Even after the Winchester heiress’s death, strange things have continued to occur within the houses walls. Mrs. Winchester was well known for her musical talents, including playing the pump organ located within the house; several caretakers of the property and guests alike have heard the sounds of ghostly organ music floating throughout the empty home. People have heard the sound of breathing while standing in an empty room, footsteps in the room that Mrs. Winchester passed away in, and even screws un-screwing themselves and falling to the floor. Several paranormal investigators have toured the home countless times since Sarah Winchester’s death, and although no definitive proof exists of ghosts within the Winchester Mystery House, all have experienced things that cannot be readily explained by science. Perhaps Mrs. Winchester still exists there and continues to oversee the workings of her extraordinary home.


#11)  92 2nd Street
Other Names: The Lizzie Borden House, The Lizzie Borden Axe Murder House
Location: Fall River, Massachusetts
Year Built: 1845

Famous Owners: Andrew & Abby Borden, Lizzie & Emma Borden
There isn’t a child around that probably hasn’t heard the famous rhyme about Lizzie Borden, who history will always remember as an axe murderer that did away with her father and step mother. However, what most people fail to remember is that Lizzie Borden was actually acquitted of all charges and never served any real jail time. The story behind the murders and even the house is a strange one that still raises several questions over a hundred years later; one is if the spirits of the Borden family still exist there today. 

Lizzie’s father, Andrew Jackson Borden was well known in the community of Fall River as the wealthy owner of several commercial properties, the president of the Union Savings Bank, and director of the Dufee Safe Deposit and Trust Co. Andrew had not always been so fortunate; he began as an undertaker, then a textile investor, utilizing his shrewd business skills and legendary penny-pinching ways to accumulate wealth. His tight-fistedness was well known, and the home that would be the scene of his murder years later was one of the only houses on the block that did not have indoor plumbing and still used oil lamps instead of electricity to save on money. In 1865 Sarah Borden, Lizzie and her older sister Emma’s mother would pass away, prompting Andrew Borden to remarry in the same year. He married Abby Durfee Gray who was described as somewhat cold and uncaring towards the Borden children. In
years before the murders, Lizzie would stop referring to Abby as mother and only called her “Mrs. Borden.”

It was the well-known tension between Lizzie and Abby that would cause many to suspect that Lizzie was to blame for her parent’s murders. On August 4th, 1892 the Borden’s maid Brigit Sullivan would be awoken by Lizzie around 11:10 AM, shouting that someone had killed her father. As doctors, the police, and family friends arrived to tend to Lizzie and the body, Brigit would also find Abby Borden dead in one of the upstairs bedrooms. Both bodies had sustained heavy injuries to the face and head, with marks consistent to that of an axe. Upon further investigating of the house, police found a hatchet in the basement devoid of any blood, but missing a large portion of the handle. A week later, the Falls River police department would arrest Lizzie Borden as a suspect in the murder of her parents. 

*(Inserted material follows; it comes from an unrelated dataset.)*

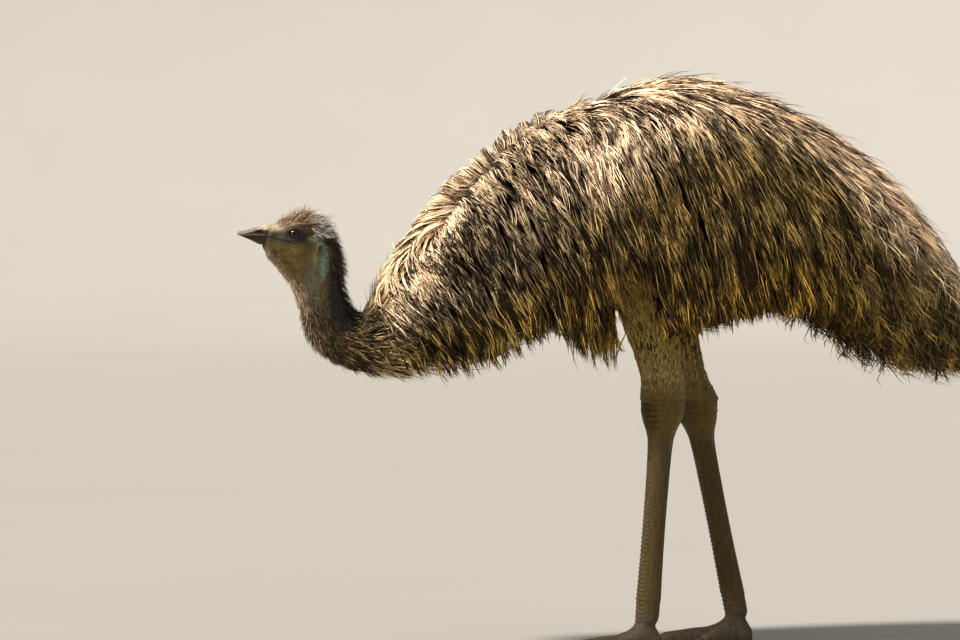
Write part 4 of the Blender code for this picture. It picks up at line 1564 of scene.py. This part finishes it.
# %% Grow the hair of the head
def face_look(roots, out, rng):
    """Stubble on the face, fuzz on the crown, a fringe down the nape."""
    top = step_up(out[:, 2], 0.35, 0.85) * (roots[:, 2] > 0.755)
    back = step_up(out[:, 1], 0.25, 0.65)
    front = step_up(-out[:, 1], 0.1, 0.6) * (roots[:, 2] < 0.725)
    length = 0.0036 + 0.006 * top + 0.013 * back + 0.005 * front
    length = length * rng.uniform(0.6, 1.3, len(roots))
    frizzy = back * (rng.random(len(roots)) > 0.72) * (roots[:, 1] > -0.56)
    lift = 0.34 + 0.5 * top + 0.5 * back + 0.42 * front + 0.25 * frizzy
    width = 0.0003 + 0.00008 * top + 0.00012 * back
    colour = layered(face_colour(roots, out), ((0.11, 0.08, 0.05), 0.6 * frizzy))
    return down_the_neck(roots), lift, length + 0.006 * frizzy, width, colour


def crown_look(roots, out, rng):
    """Bristles that stand up from the crown and lean back."""
    y = roots[:, 1]
    hind = step_up(y, -0.57, -0.545)
    length = rng.uniform(0.01, 0.03, len(roots)) * (0.5 + 0.5 * step_up(y, -0.62, -0.575))
    length = length * (1 - 0.25 * hind)
    long_wisps = (rng.random(len(roots)) < 0.05) & (np.abs(y + 0.575) < 0.02)
    length = np.where(long_wisps, length + 0.014, length)
    lift = rng.uniform(0.6, 1.45, len(roots))
    way = down_the_neck(roots)
    way[:, 0] += rng.normal(0, 0.45, len(roots))
    way[:, 1] += rng.normal(0, 0.3, len(roots))
    pick = rng.random(len(roots))
    colour = layered(face_colour(roots, out),
                     ((1.0, 0.72, 0.5), pick * (1 - hind) > 0.36),
                     ((1.0, 0.96, 0.88), pick * hind > 0.28),
                     ((0.03, 0.024, 0.019), pick < 0.3 - 0.04 * hind))
    return way, lift, length, 0.00028 + 0.00024 * hind * (pick > 0.32), colour


hair = short_hair("hair_head", on_head, 8500, face_look, 1, face_hair_finish, head_unwrap, 31)
hair = short_hair("hair_crown", on_crown, 2100, crown_look, 2, face_hair_finish, head_unwrap, 32)


# %% Grow the hair of the neck
def neck_look(roots, out, rng):
    """Dark hair down the neck, longer and standing off at the nape."""
    back = step_up(out[:, 1], 0.2, 0.65)
    low = step_down(roots[:, 2], 0.58, 0.66)
    front = step_up(-out[:, 1], 0.3, 0.8)
    length = 0.0075 + 0.0085 * low + 0.012 * back + 0.003 * front
    length = length * rng.uniform(0.6, 1.3, len(roots))
    lift = 0.26 + 0.52 * back + 0.28 * front + 0.12 * low
    return down_the_neck(roots), lift, length, 0.00036 + 0.00026 * low, face_colour(roots, out)


hair = short_hair("hair_neck", on_neck, 8400, neck_look, 1, neck_hair_finish, neck_unwrap, 33)


# %% Grow the ruff where the neck meets the body
def ruff_look(roots, out, rng):
    """Loose tufts round the foot of the neck, paler toward the body."""
    near_body = step_up(roots[:, 1], -0.515, -0.42)
    length = (0.018 + 0.028 * near_body) * rng.uniform(0.7, 1.25, len(roots))
    lift = rng.uniform(0.15, 0.65, len(roots))
    colour = layered((0.13, 0.086, 0.03), ((0.39, 0.29, 0.165), near_body ** 1.3))
    return down_the_neck(roots), lift, length, 0.0006 + 0.0005 * near_body, colour


at_ruff = band(y, -0.54, -0.5, -0.405, -0.385) * step_up(1.3 * (y + 0.47) - z, -0.63, -0.6)
ruff = short_hair("feathers_ruff", at_ruff, 3600, ruff_look, 2, coat_finish, neck_unwrap, 34)

# %% Grow the feathers of the thighs
THIGH_HEIGHTS = [0.42, 0.47, 0.5, 0.58, 0.66]
THIGH_LENGTHS = [0.005, 0.009, 0.013, 0.021, 0.036]


def thigh_look(roots, out, rng):
    """Short feathers that lie down the thigh and end at the hock."""
    z = roots[:, 2]
    length = np.interp(z, THIGH_HEIGHTS, THIGH_LENGTHS) * rng.uniform(0.6, 1.3, len(roots))
    colour = layered((0.49, 0.34, 0.084),
                     ((0.42, 0.255, 0.055), step_up(z, 0.55, 0.64)),
                     ((0.56, 0.44, 0.2), 0.7 * step_down(z, 0.48, 0.54)),
                     ((0.14, 0.096, 0.03), 0.9 * step_down(z, 0.448, 0.495)))
    way = np.tile([0.0, 0.1, -1.0], (len(roots), 1))
    return way, 0.16, length, np.interp(z, [0.43, 0.56], [0.0006, 0.0011]), colour


def thigh_weight(side):
    """Where feathers grow on one thigh, with a ragged lower edge at the hock."""
    hub_x, hub_y = leg_centre(side, z).T
    low_edge = np.where(y > hub_y + 0.006, 0.415, 0.445) + 0.006 * np.sin(y * 400)
    weight = (x * side > 0.03) * step_down(z, 0.66, 0.7) * step_up(z - low_edge, -0.01, 0.045)
    weight = weight * (1 + 0.8 * (ways[:, 0] * side > 0.2))
    return weight * (np.hypot(x - hub_x, y - hub_y) < 0.115)


for word, side in SIDES.items():
    def leg_middle(height, side=side):
        return leg_centre(side, height)[:, 1]

    coat = short_hair("feathers_thigh_" + word, thigh_weight(side), 8500, thigh_look, 1,
                      thigh_finish, round_unwrap(leg_middle, 0.44, 0.72), 35 + side)

# %% [markdown]
# ## Floor and light
# A plain pale floor and soft light stand in for a studio. The photograph was taken in warm sun
# from above and ahead of the bird, so the key light is warm and comes from there, on the
# viewer's side. A weaker one, lower and on the far side, draws a bright rim along throat and
# shoulders. Both are suns with a wide disc: they light the whole floor evenly, and their shadows
# have soft edges. The sky is weak, so that the gaps between the locks stay dark, and the floor
# curves up far behind the bird, so that no horizon shows.

# %% Lay the floor and its cove
FLOOR_REACH = 36.0
COVE_RISE = 9.0
COVE_STEPS = 12

form = bmesh.new()
profile = [(0.0, 0.0), (FLOOR_REACH, 0.0)]
for step in range(1, COVE_STEPS + 1):
    turn = math.pi / 2 * step / COVE_STEPS
    profile.append((FLOOR_REACH + COVE_RISE * math.sin(turn), COVE_RISE * (1 - math.cos(turn))))
line = [form.verts.new((reach, 0, height)) for reach, height in profile]
edges = [form.edges.new(pair) for pair in zip(line, line[1:])]
bmesh.ops.spin(form, geom=line + edges, cent=(0, 0, 0), axis=(0, 0, 1), angle=math.tau, steps=96)
bmesh.ops.remove_doubles(form, verts=form.verts, dist=1e-4)
bmesh.ops.recalc_face_normals(form, faces=form.faces)
floor_finish, shader, place = start_finish("floor", roughness=0.9, specular=0.1)
connect(shader, Base_Color=place.noise(0.8, 4.0).mix((0.5, 0.49, 0.475), (0.53, 0.52, 0.505)))
floor = show(keep(form, bpy.data.meshes.new("floor")), "floor", floor_finish)
print("floor", 2 * (FLOOR_REACH + COVE_RISE), "m across")

# %% Hang the lights
LIGHTS = {
    "key": ((1.3, -2.6, 3.6), 9.0, 4.3, (1.0, 0.92, 0.81)),
    "rim": ((-1.6, -3.2, 1.0), 14.0, 2.3, (1.0, 0.9, 0.76)),
}
LIT_HEIGHT = 0.65

for name, (where, softness, power, colour) in LIGHTS.items():
    lamp = bpy.data.lights.new(name, "SUN")
    lamp.angle = math.radians(softness)
    lamp.energy = power
    lamp.color = colour
    light = bpy.data.objects.new(name, lamp)
    light.location = where
    aim = Vector((0, 0, LIT_HEIGHT)) - light.location
    light.rotation_euler = aim.to_track_quat("-Z", "Y").to_euler()
    bpy.context.scene.collection.objects.link(light)
world = bpy.data.worlds.new("studio")
world.use_nodes = True
sky = world.node_tree.nodes["Background"]
sky.inputs["Color"].default_value = (0.94, 0.9, 0.82, 1.0)
sky.inputs["Strength"].default_value = 0.34
bpy.context.scene.world = world
bpy.context.scene.view_settings.view_transform = "Standard"
print("two broad lights and a pale sky")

Aside from the obvious tension between Abby and Lizzie were other markers that Lizzie could have potentially been at fault. Both Lizzie and Emma had become angry with their father for his generosity towards Abby’s side of the family, giving portions of property and money away that they saw as their inheritance. Andrew Borden had also angered Lizzie in the days before his murder after killing pigeons that she kept in their barn as pets. Also mentioned at the trial was the fact that in the days leading up to the deaths of Andrew and Abby Borden, the entire household had been violently ill. A local druggist testified that Lizzie had sought to procure Prussic acid from him, supposedly to clean a cloak. At the time of their illness, Abby Borden had raised the suspicion that they were being poisoned. Before Lizzie had been arrested, the police had requested she turn over the dress she had been wearing the morning of the murders. It was discovered that the dress she handed over was not the same dress, and that the original dress had been burned several days earlier, supposedly because Lizzie had brushed against wet paint and ruined it. All of this added up to a damning portrait of Lizzie as the killer of Andrew and Abby Borden.

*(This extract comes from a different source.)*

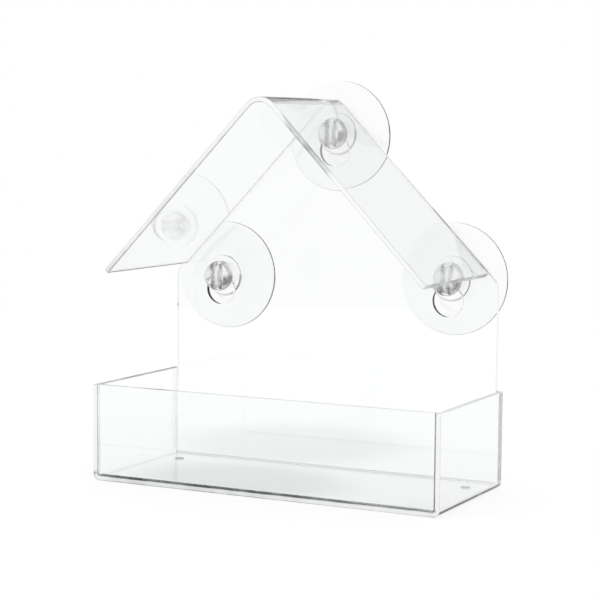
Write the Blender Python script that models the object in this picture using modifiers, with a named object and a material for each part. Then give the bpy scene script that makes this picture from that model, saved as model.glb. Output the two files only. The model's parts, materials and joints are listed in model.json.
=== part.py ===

The court case against Lizzie Borden began the following June, and saw a number of witnesses and prominent Fall River citizens take the stand. Several people testified to Lizzie’s religious affiliation with the local church and her generous nature. Some even downplayed the hostility between Lizzie and Abby, claiming that it had been blown out of proportion by the media. Police also discovered that the hatchet found in the basement could not have been the murder weapon, and that there were too many possibilities when it came to who could have enter the Borden house at that time of the morning. With no clear cut answer, Lizzie was acquitted of the murders and allowed to return to the Borden house with her sister Emma. To this day people theorizes who could have killed the Borden’s; some believe that Lizzie entered a fugue state and committed them without remembering, while others claim that the maid Brigit, who was present in the home at the time did it. Another theory has surfaced in recent times that Andrew Borden actually had an illegitimate son, who attempted to extort money from the Borden fortune. When he was turned away, he sought vengeance by killing Andrew and Abby, the only family member’s home at the time. Whatever the case, Lizzie Borden continued to live in Fall River until her death in 1927, after changing her name to Lisbeth in an attempt to distance herself from the murders. She is buried in the local Oak Grove Cemetery, along with her parents and sister Emma.

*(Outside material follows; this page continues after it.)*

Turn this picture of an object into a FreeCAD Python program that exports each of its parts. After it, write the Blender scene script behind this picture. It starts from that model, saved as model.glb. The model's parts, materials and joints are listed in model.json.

Since the deaths of the Borden family, several visitors to the house have reported strange occurrences. Some have heard what sounds like a woman crying, or of muffled speaking in other rooms, or the sound of footsteps up on the third floor. Many believe that Abby Borden is definitely still present in the house; a bed stationed in the room where she died has been known to become ruffled as if someone has just laid down to rest, complete with an imprint on the pillow of a human head. When visitors leave the room and return, the bed returns to pristine condition (Abby was killed while making beds the morning of the murders.) Lights also turn on and off randomly, and electrical equipment is prone to acting up. If ghosts do indeed exist, and are caused by tragic and violent deaths, then there’s no question that the Borden’s house is haunted. The real mystery lies in who put them there.